_Exercise goal_. Extract all of the data and reproduce it precisely.

_Raw data_.

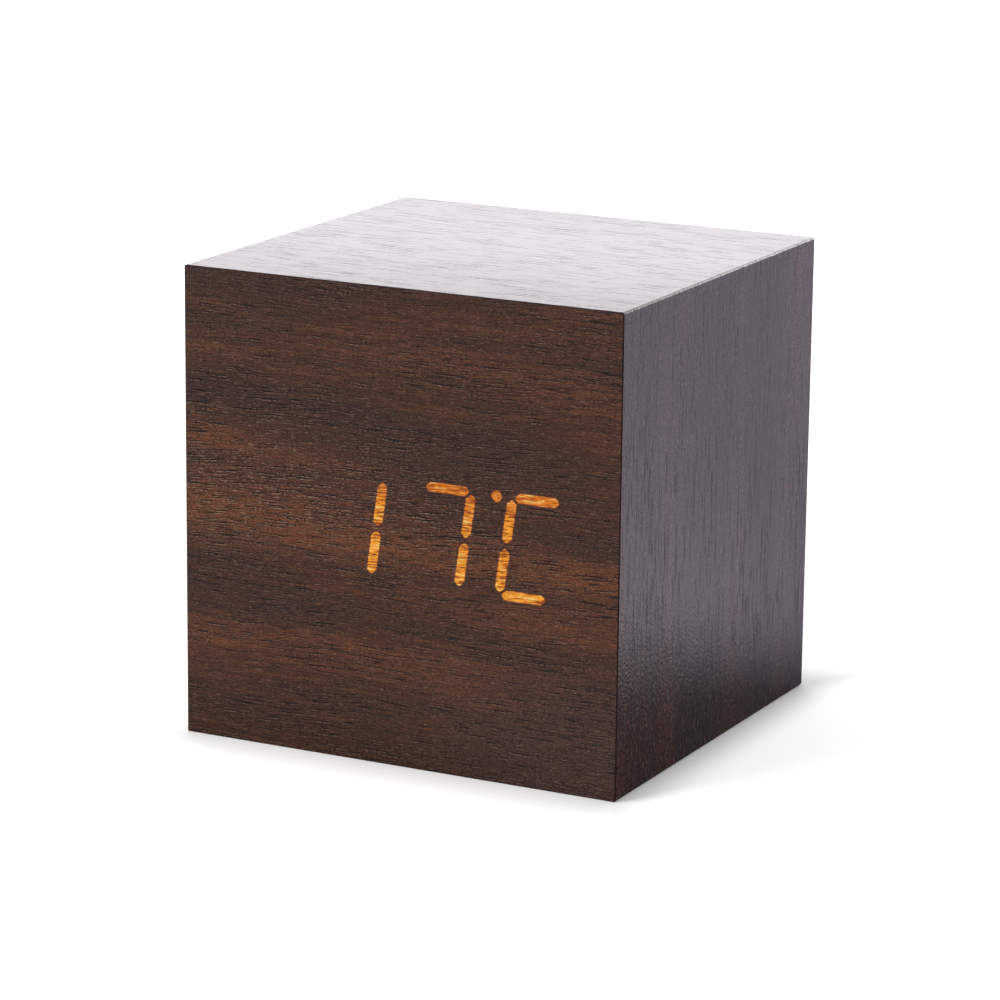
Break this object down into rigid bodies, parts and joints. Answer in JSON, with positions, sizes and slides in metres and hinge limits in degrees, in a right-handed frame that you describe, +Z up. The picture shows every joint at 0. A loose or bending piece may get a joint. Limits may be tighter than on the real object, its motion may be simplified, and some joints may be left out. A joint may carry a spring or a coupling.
{
  "type": "desk clock",
  "caption": "Cube-shaped wooden desk clock with an amber read-out shining through its front, push buttons and a hinged battery door in its back.",
  "frame": {"origin": "middle of the base, on the surface that the clock stands on", "axes": "+Z up, the front with the read-out faces -Y, +X to the right as seen from the front"},
  "size_m": [0.063, 0.06, 0.063],
  "materials": {
    "walnut_film": "satin dark walnut-grain film on fibreboard",
    "fibreboard": "raw medium-density fibreboard",
    "amber_light": "lit amber light pipe",
    "module_plastic": "matt grey-black moulding",
    "green_laminate": "green circuit-board laminate",
    "black_plastic": "fine-textured black moulding",
    "button_plastic": "smooth dark moulding",
    "white_plastic": "white moulding",
    "plated_steel": "bright nickel plating",
    "cell_jacket": "plain printed sleeve on a steel can",
    "blue_bead": "epoxy-dipped bead",
    "red_insulation": "soft red insulation",
    "black_insulation": "soft black insulation",
    "grey_insulation": "flat grey ribbon cable"
  },
  "bodies": {
    "case": {"back_cover": "black_plastic", "battery_cell_bottom": "cell_jacket", "battery_cell_middle": "cell_jacket", "battery_cell_top": "cell_jacket", "battery_lead_black": "black_insulation", "battery_lead_red": "red_insulation", "board_screw_left": "plated_steel", "board_screw_right": "plated_steel", "bottom_panel": "walnut_film", "button_board": "green_laminate", "buzzer": "black_plastic", "clock_chip": "black_plastic", "contact_link_left": "plated_steel", "contact_link_right": "plated_steel", "contact_negative": "plated_steel", "contact_positive": "plated_steel", "contact_spring_bottom": "plated_steel", "contact_spring_middle": "plated_steel", "contact_spring_top": "plated_steel", "corner_block_lower_left": "fibreboard", "corner_block_lower_right": "fibreboard", "corner_block_upper_left": "fibreboard", "corner_block_upper_right": "fibreboard", "cover_screw_lower_left": "plated_steel", "cover_screw_lower_right": "plated_steel", "cover_screw_upper_left": "plated_steel", "cover_screw_upper_right": "plated_steel", "dc_jack": "black_plastic", "display_board": "green_laminate", "display_module": "module_plastic", "display_screw_lower": "plated_steel", "display_screw_upper": "plated_steel", "front_board": "fibreboard", "front_film": "walnut_film", "left_panel": "walnut_film", "lit_c_bottom": "amber_light", "lit_c_lower": "amber_light", "lit_c_top": "amber_light", "lit_c_upper": "amber_light", "lit_degree_dot": "amber_light", "lit_one_lower": "amber_light", "lit_one_upper": "amber_light", "lit_seven_lower": "amber_light", "lit_seven_top": "amber_light", "lit_seven_upper": "amber_light", "quartz_crystal": "plated_steel", "ribbon_cable": "grey_insulation", "right_panel": "walnut_film", "switch_down": "black_plastic", "switch_set": "black_plastic", "switch_up": "black_plastic", "temperature_sensor": "blue_bead", "top_panel": "walnut_film"},
    "set_button": {"button_set": "button_plastic", "plunger_set": "white_plastic"},
    "up_button": {"button_up": "button_plastic", "plunger_up": "white_plastic"},
    "down_button": {"button_down": "button_plastic", "plunger_down": "white_plastic"},
    "door": {"battery_door": "black_plastic"}
  },
  "joints": [
    {"name": "set_button_press", "type": "slide", "parent": "case", "child": "set_button", "axis": [0, -1, 0], "range_m": [0, 0.0005], "stiffness_N_per_m": 2400},
    {"name": "up_button_press", "type": "slide", "parent": "case", "child": "up_button", "axis": [0, -1, 0], "range_m": [0, 0.0005], "stiffness_N_per_m": 2400},
    {"name": "down_button_press", "type": "slide", "parent": "case", "child": "down_button", "axis": [0, -1, 0], "range_m": [0, 0.0005], "stiffness_N_per_m": 2400},
    {"name": "door_hinge", "type": "hinge", "parent": "case", "child": "door", "pos_m": [0, 0.0282, 0.0113], "axis": [-1, 0, 0], "range_deg": [0, 90]}
  ]
}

_The answer_.
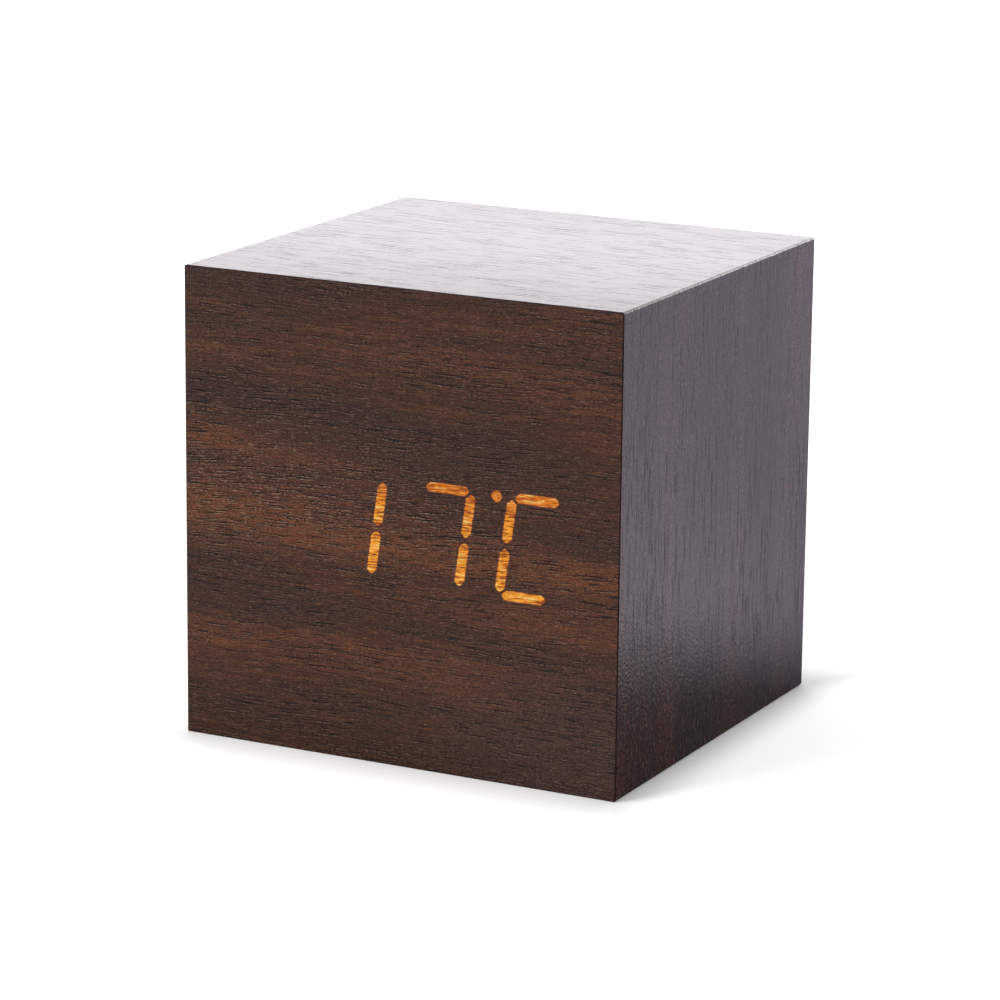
Break this object down into rigid bodies, parts and joints. Answer in JSON, with positions, sizes and slides in metres and hinge limits in degrees, in a right-handed frame that you describe, +Z up. The picture shows every joint at 0. A loose or bending piece may get a joint. Limits may be tighter than on the real object, its motion may be simplified, and some joints may be left out. A joint may carry a spring or a coupling.
{
  "type": "desk clock",
  "caption": "Cube-shaped wooden desk clock with an amber read-out shining through its front, push buttons and a hinged battery door in its back.",
  "frame": {"origin": "middle of the base, on the surface that the clock stands on", "axes": "+Z up, the front with the read-out faces -Y, +X to the right as seen from the front"},
  "size_m": [0.063, 0.06, 0.063],
  "materials": {
    "walnut_film": "satin dark walnut-grain film on fibreboard",
    "fibreboard": "raw medium-density fibreboard",
    "amber_light": "lit amber light pipe",
    "module_plastic": "matt grey-black moulding",
    "green_laminate": "green circuit-board laminate",
    "black_plastic": "fine-textured black moulding",
    "button_plastic": "smooth dark moulding",
    "white_plastic": "white moulding",
    "plated_steel": "bright nickel plating",
    "cell_jacket": "plain printed sleeve on a steel can",
    "blue_bead": "epoxy-dipped bead",
    "red_insulation": "soft red insulation",
    "black_insulation": "soft black insulation",
    "grey_insulation": "flat grey ribbon cable"
  },
  "bodies": {
    "case": {"back_cover": "black_plastic", "battery_cell_bottom": "cell_jacket", "battery_cell_middle": "cell_jacket", "battery_cell_top": "cell_jacket", "battery_lead_black": "black_insulation", "battery_lead_red": "red_insulation", "board_screw_left": "plated_steel", "board_screw_right": "plated_steel", "bottom_panel": "walnut_film", "button_board": "green_laminate", "buzzer": "black_plastic", "clock_chip": "black_plastic", "contact_link_left": "plated_steel", "contact_link_right": "plated_steel", "contact_negative": "plated_steel", "contact_positive": "plated_steel", "contact_spring_bottom": "plated_steel", "contact_spring_middle": "plated_steel", "contact_spring_top": "plated_steel", "corner_block_lower_left": "fibreboard", "corner_block_lower_right": "fibreboard", "corner_block_upper_left": "fibreboard", "corner_block_upper_right": "fibreboard", "cover_screw_lower_left": "plated_steel", "cover_screw_lower_right": "plated_steel", "cover_screw_upper_left": "plated_steel", "cover_screw_upper_right": "plated_steel", "dc_jack": "black_plastic", "display_board": "green_laminate", "display_module": "module_plastic", "display_screw_lower": "plated_steel", "display_screw_upper": "plated_steel", "front_board": "fibreboard", "front_film": "walnut_film", "left_panel": "walnut_film", "lit_c_bottom": "amber_light", "lit_c_lower": "amber_light", "lit_c_top": "amber_light", "lit_c_upper": "amber_light", "lit_degree_dot": "amber_light", "lit_one_lower": "amber_light", "lit_one_upper": "amber_light", "lit_seven_lower": "amber_light", "lit_seven_top": "amber_light", "lit_seven_upper": "amber_light", "quartz_crystal": "plated_steel", "ribbon_cable": "grey_insulation", "right_panel": "walnut_film", "switch_down": "black_plastic", "switch_set": "black_plastic", "switch_up": "black_plastic", "temperature_sensor": "blue_bead", "top_panel": "walnut_film"},
    "set_button": {"button_set": "button_plastic", "plunger_set": "white_plastic"},
    "up_button": {"button_up": "button_plastic", "plunger_up": "white_plastic"},
    "down_button": {"button_down": "button_plastic", "plunger_down": "white_plastic"},
    "door": {"battery_door": "black_plastic"}
  },
  "joints": [
    {"name": "set_button_press", "type": "slide", "parent": "case", "child": "set_button", "axis": [0, -1, 0], "range_m": [0, 0.0005], "stiffness_N_per_m": 2400},
    {"name": "up_button_press", "type": "slide", "parent": "case", "child": "up_button", "axis": [0, -1, 0], "range_m": [0, 0.0005], "stiffness_N_per_m": 2400},
    {"name": "down_button_press", "type": "slide", "parent": "case", "child": "down_button", "axis": [0, -1, 0], "range_m": [0, 0.0005], "stiffness_N_per_m": 2400},
    {"name": "door_hinge", "type": "hinge", "parent": "case", "child": "door", "pos_m": [0, 0.0282, 0.0113], "axis": [-1, 0, 0], "range_deg": [0, 90]}
  ]
}